Self-help can be risky, because some summary proceeding statutes declare it to be a criminal act and because it can subject the landlord to tort liability. Suppose that Simone improperly holds over in her apartment. With a new tenant scheduled to arrive in two days, the landlord knocks on her door the evening after her lease expires. When Simone opens the door, she sees the landlord standing between two 450-pound Sumo wrestlers with menacing expressions. He demands that she leave immediately. Fearing for her safety, she departs instantly. Since she had a reasonable expectation of harm had she not complied with the landlord’s demand, Simone would be entitled to recover damages in a tort suit against her landlord, although she would not be entitled to regain possession of the apartment.
Besides summary judicial proceedings and self-help, the landlord has another possible remedy against the holdover tenant: to impose another rental term. In order to extend the lease in this manner, the landlord need simply notify the holdover tenant that she is being held to another term, usually measured by the periodic nature of the rent payment. For example, if rent was paid each month, then imposition of a new term results in a month-to-month tenancy. One year is the maximum tenancy that the landlord can create by electing to hold the tenant to another term.

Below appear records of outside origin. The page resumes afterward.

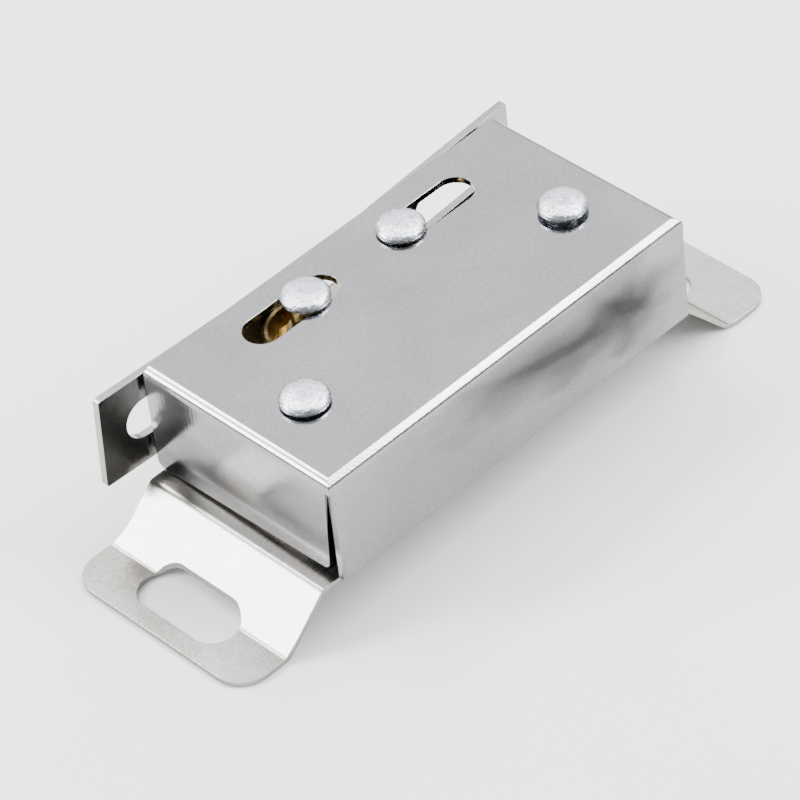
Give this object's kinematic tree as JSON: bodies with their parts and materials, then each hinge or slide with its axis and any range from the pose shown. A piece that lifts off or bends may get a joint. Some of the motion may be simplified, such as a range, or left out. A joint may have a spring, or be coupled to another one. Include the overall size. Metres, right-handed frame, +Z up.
{
  "type": "double roller catch",
  "caption": "Double roller catch: spring-loaded brass rollers in a folded steel case grip the spear of a slotted keeper plate, slotted mounting ears",
  "frame": {"origin": "on the mounting plane under the two ears, below the middle of the whole assembly", "axes": "+X along the body towards the far ear, +Y out of the open side the way the keeper leaves, +Z up from the mounting plane"},
  "size_m": [0.0688, 0.0262, 0.0182],
  "materials": {
    "plated_sheet": "nickel-plated pressed steel sheet",
    "rivet_zinc": "dull zinc-plated steel rivet",
    "turned_steel": "plain turned steel",
    "spring_steel": "drawn spring wire",
    "brass": "turned brass"
  },
  "bodies": {
    "frame": {"cover": "plated_sheet", "base_plate": "plated_sheet", "fixed_rivet_near": "rivet_zinc", "fixed_rivet_far": "rivet_zinc", "spacer_tube_near": "turned_steel", "spacer_tube_far": "turned_steel", "tension_spring": "spring_steel"},
    "carriage_near": {"axle_near": "rivet_zinc", "upper_sleeve_near": "brass", "lower_sleeve_near": "brass", "tail_washer_near": "turned_steel"},
    "carriage_far": {"axle_far": "rivet_zinc", "upper_sleeve_far": "brass", "lower_sleeve_far": "brass", "tail_washer_far": "turned_steel"},
    "roller_near": {"roller_near": "brass"},
    "roller_far": {"roller_far": "brass"},
    "keeper": {"keeper": "plated_sheet"}
  },
  "joints": [
    {"name": "keeper_withdraw", "type": "slide", "parent": "frame", "child": "keeper", "axis": [0, 1, 0], "range_m": [0, 0.005]},
    {"name": "roller_slide_near", "type": "slide", "parent": "frame", "child": "carriage_near", "axis": [-1, 0, 0], "range_m": [0, 0.0025], "stiffness_N_per_m": 300, "springref_m": -0.003, "deforming": ["tension_spring"]},
    {"name": "roller_slide_far", "type": "slide", "parent": "frame", "child": "carriage_far", "axis": [1, 0, 0], "range_m": [0, 0.0025], "stiffness_N_per_m": 300, "springref_m": -0.003},
    {"name": "roller_spin_near", "type": "hinge", "parent": "carriage_near", "child": "roller_near", "pos_m": [-0.00629, 0.00632, 0.01105], "axis": [0, 0, 1], "continuous": true},
    {"name": "roller_spin_far", "type": "hinge", "parent": "carriage_far", "child": "roller_far", "pos_m": [0.00589, 0.00632, 0.01105], "axis": [0, 0, 1], "continuous": true}
  ],
  "couplings": [
    {"joint": "roller_slide_near", "follows": "keeper_withdraw", "ratio": 0.5},
    {"joint": "roller_slide_far", "follows": "keeper_withdraw", "ratio": 0.5}
  ]
}
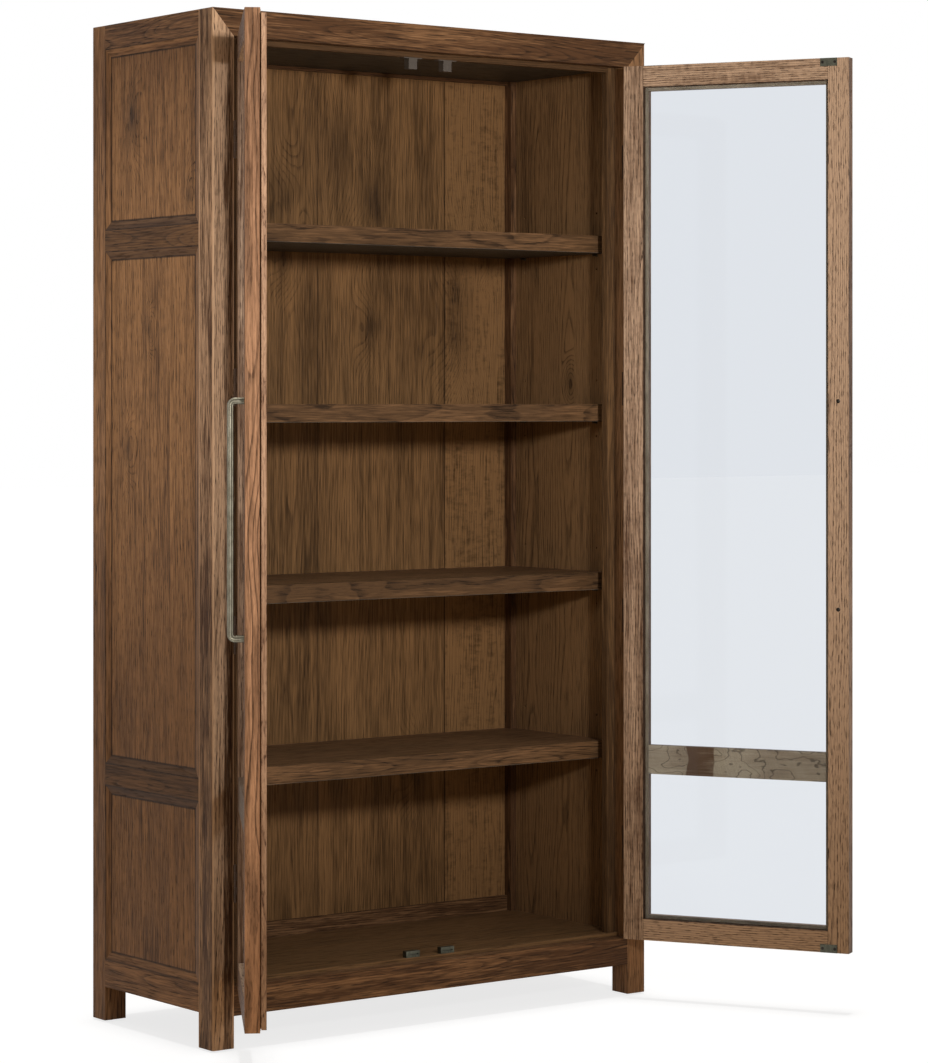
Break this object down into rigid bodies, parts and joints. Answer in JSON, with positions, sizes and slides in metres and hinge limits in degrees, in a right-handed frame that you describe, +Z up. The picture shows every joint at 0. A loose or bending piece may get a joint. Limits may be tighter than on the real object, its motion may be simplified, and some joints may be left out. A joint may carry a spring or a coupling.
{
  "type": "bookcase with glass doors",
  "caption": "Tall oak bookcase on short legs with panelled sides, open shelf bays and a pair of framed glass doors with long bar pulls, shown standing open.",
  "frame": {"origin": "on the floor, below the middle of the cabinet's front plane, which is the plane of the front posts' faces and of the closed doors", "axes": "+Z up, the front faces -Y, +Y runs back into the cabinet, -X is the cabinet's left side as seen from the front"},
  "size_m": [1.626, 0.969, 2.159],
  "materials": {
    "frame_wood": "stained oak, open grain, satin",
    "panel_wood": "stained oak veneer, satin",
    "mid_rail_wood": "darker stained oak, satin",
    "back_wood": "lighter stained oak veneer, satin",
    "inside_wood": "stained oak veneer, satin",
    "shelf_wood": "stained oak, satin",
    "door_wood": "stained oak, open grain, satin",
    "bar_wood": "stained oak with burl-like figure, satin",
    "door_glass": "clear float glass",
    "pull_pewter": "antique pewter, bevelled edges bright",
    "hinge_bronze": "dark oil-rubbed bronze",
    "strike_steel": "dull zinc-plated steel",
    "catch_plastic": "dark brown moulded plastic",
    "screw_steel": "blackened steel",
    "glide_plastic": "black nylon"
  },
  "bodies": {
    "cabinet": {"front_left_post": "frame_wood", "front_right_post": "frame_wood", "rear_left_post": "frame_wood", "rear_right_post": "frame_wood", "top_rail_front": "frame_wood", "bottom_rail_front": "frame_wood", "top_rail_rear": "frame_wood", "bottom_rail_rear": "frame_wood", "back_panel": "back_wood", "left_side_bottom_rail": "frame_wood", "left_side_top_rail": "frame_wood", "left_side_lower_mid_rail": "mid_rail_wood", "left_side_upper_mid_rail": "mid_rail_wood", "left_side_panel": "panel_wood", "left_side_mouldings": "frame_wood", "left_side_lining": "inside_wood", "right_side_bottom_rail": "frame_wood", "right_side_top_rail": "frame_wood", "right_side_lower_mid_rail": "mid_rail_wood", "right_side_upper_mid_rail": "mid_rail_wood", "right_side_panel": "panel_wood", "right_side_mouldings": "frame_wood", "right_side_lining": "inside_wood", "top_board": "inside_wood", "floor_board": "inside_wood", "shelf_1": "shelf_wood", "shelf_2": "shelf_wood", "shelf_3": "shelf_wood", "shelf_4": "shelf_wood", "shelf_pins": "strike_steel", "left_door_stop": "inside_wood", "right_door_stop": "inside_wood", "top_door_stop": "inside_wood", "foot_glides": "glide_plastic", "top_catches": "catch_plastic", "floor_magnets": "strike_steel", "left_hinge_cabinet_leaves": "hinge_bronze", "right_hinge_cabinet_leaves": "hinge_bronze", "cabinet_screws": "screw_steel"},
    "left_door": {"left_door_hinge_stile": "door_wood", "left_door_meeting_stile": "door_wood", "left_door_top_rail": "door_wood", "left_door_bottom_rail": "door_wood", "left_door_cross_bar": "bar_wood", "left_door_glass": "door_glass", "left_door_pull": "pull_pewter", "left_hinge_door_leaves": "hinge_bronze", "left_door_strikes": "strike_steel", "left_door_screws": "screw_steel", "astragal": "door_wood"},
    "right_door": {"right_door_hinge_stile": "door_wood", "right_door_meeting_stile": "door_wood", "right_door_top_rail": "door_wood", "right_door_bottom_rail": "door_wood", "right_door_cross_bar": "bar_wood", "right_door_glass": "door_glass", "right_door_pull": "pull_pewter", "right_hinge_door_leaves": "hinge_bronze", "right_door_strikes": "strike_steel", "right_door_screws": "screw_steel"}
  },
  "joints": [
    {"name": "left_door_hinge", "type": "hinge", "parent": "cabinet", "child": "left_door", "pos_m": [-0.52925, -0.0036, 1.117], "axis": [0, 0, -1], "range_deg": [-121.5, 58.5]},
    {"name": "right_door_hinge", "type": "hinge", "parent": "cabinet", "child": "right_door", "pos_m": [0.52925, -0.0036, 1.117], "axis": [0, 0, 1], "range_deg": [-119.5, 60.5]}
  ]
}
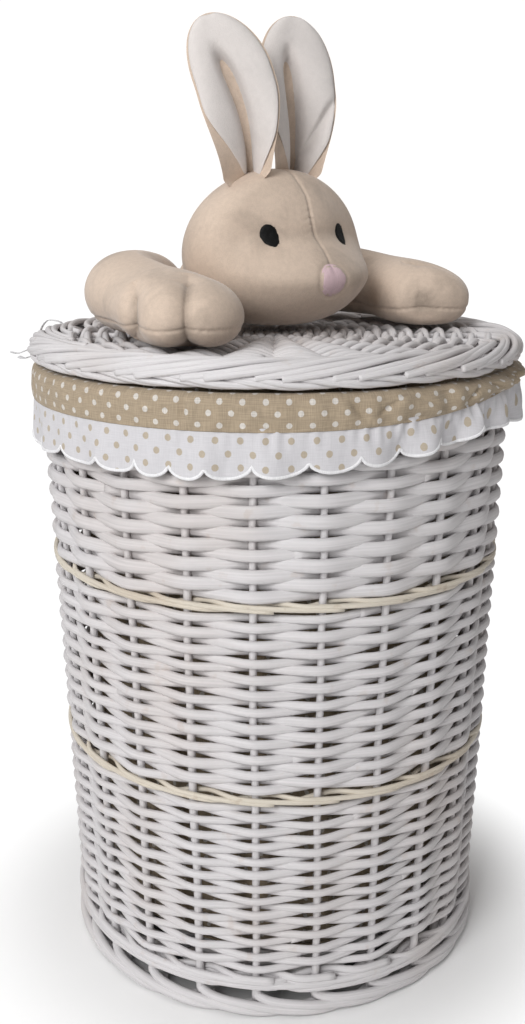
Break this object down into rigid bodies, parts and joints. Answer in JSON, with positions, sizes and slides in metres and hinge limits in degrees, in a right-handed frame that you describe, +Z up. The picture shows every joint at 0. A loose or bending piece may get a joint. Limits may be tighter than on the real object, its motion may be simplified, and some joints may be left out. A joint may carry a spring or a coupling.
{
  "type": "laundry basket woven",
  "caption": "Tall round woven willow laundry basket with a fabric liner, dotted cuff and ruffle, and a hinged lid with a plush rabbit on top.",
  "frame": {"origin": "on the floor, under the centre of the round basket", "axes": "+Z up; the rabbit's face looks along -Y and the lid hinges at +Y; +X is the rabbit's left"},
  "size_m": [0.404, 0.405, 0.774],
  "materials": {
    "willow_white": "painted",
    "willow_cream": "painted",
    "cotton_beige": "woven cotton with white dots",
    "cotton_white": "woven cotton with beige dots",
    "ribbon_white": "satin",
    "plush_beige": "short pile",
    "plush_cream": "short pile",
    "nose_pink": "embroidered satin stitch",
    "eye_black": "embroidered satin stitch"
  },
  "bodies": {
    "basket": {"stake_01": "willow_white", "stake_02": "willow_white", "stake_03": "willow_white", "stake_04": "willow_white", "stake_05": "willow_white", "stake_06": "willow_white", "stake_07": "willow_white", "stake_08": "willow_white", "stake_09": "willow_white", "stake_10": "willow_white", "stake_11": "willow_white", "stake_12": "willow_white", "stake_13": "willow_white", "stake_14": "willow_white", "stake_15": "willow_white", "stake_16": "willow_white", "stake_17": "willow_white", "stake_18": "willow_white", "stake_19": "willow_white", "stake_20": "willow_white", "stake_21": "willow_white", "stake_22": "willow_white", "stake_23": "willow_white", "foot_border": "willow_white", "upset_wale": "willow_white", "woven_wall_lower": "willow_white", "woven_wall_middle": "willow_white", "woven_wall_upper": "willow_white", "rim_border": "willow_white", "base_sticks": "willow_white", "base_weave": "willow_white", "wale_band_lower": "willow_cream", "wale_band_upper": "willow_cream", "liner_bag": "cotton_beige", "liner_cuff": "cotton_beige", "cuff_elastic": "cotton_white", "ruffle": "cotton_white", "tie_knot_right": "ribbon_white", "tie_tails_right": "ribbon_white", "tie_knot_left": "ribbon_white", "tie_tails_left": "ribbon_white"},
    "lid": {"lid_border": "willow_white", "lid_sticks": "willow_white", "lid_weave": "willow_white", "rabbit_head": "plush_beige", "rabbit_torso": "plush_beige", "arm_right": "plush_beige", "arm_left": "plush_beige", "eye_right": "eye_black", "eye_left": "eye_black", "nose": "nose_pink"},
    "ear_right": {"ear_right": "plush_beige", "ear_lining_right": "plush_cream"},
    "ear_left": {"ear_left": "plush_beige", "ear_lining_left": "plush_cream"}
  },
  "joints": [
    {"name": "lid_hinge", "type": "hinge", "parent": "basket", "child": "lid", "pos_m": [0, 0.2025, 0.5085], "axis": [-1, 0, 0], "range_deg": [0, 105]},
    {"name": "ear_right_bend", "type": "hinge", "parent": "lid", "child": "ear_right", "pos_m": [-0.023, 0.01, 0.664], "axis": [1, 0, 0], "range_deg": [-20, 25], "stiffness_Nm_per_rad": 0.05},
    {"name": "ear_left_bend", "type": "hinge", "parent": "lid", "child": "ear_left", "pos_m": [0.023, 0.01, 0.664], "axis": [1, 0, 0], "range_deg": [-20, 25], "stiffness_Nm_per_rad": 0.05}
  ]
}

Both landlords and tenants have rights and duties. The primary duty of a landlord is to meet the implied warranty of habitability: that the premises are in a safe, livable condition. The tenant has various remedies available if the landlord fails to meet that duty, or if the landlord fails to meet the implied covenant of quiet enjoyment. These include termination, damages, and withholding of rent. The tenant has duties as well: to pay the rent, refrain from committing waste, and not use the property for an illegal purpose.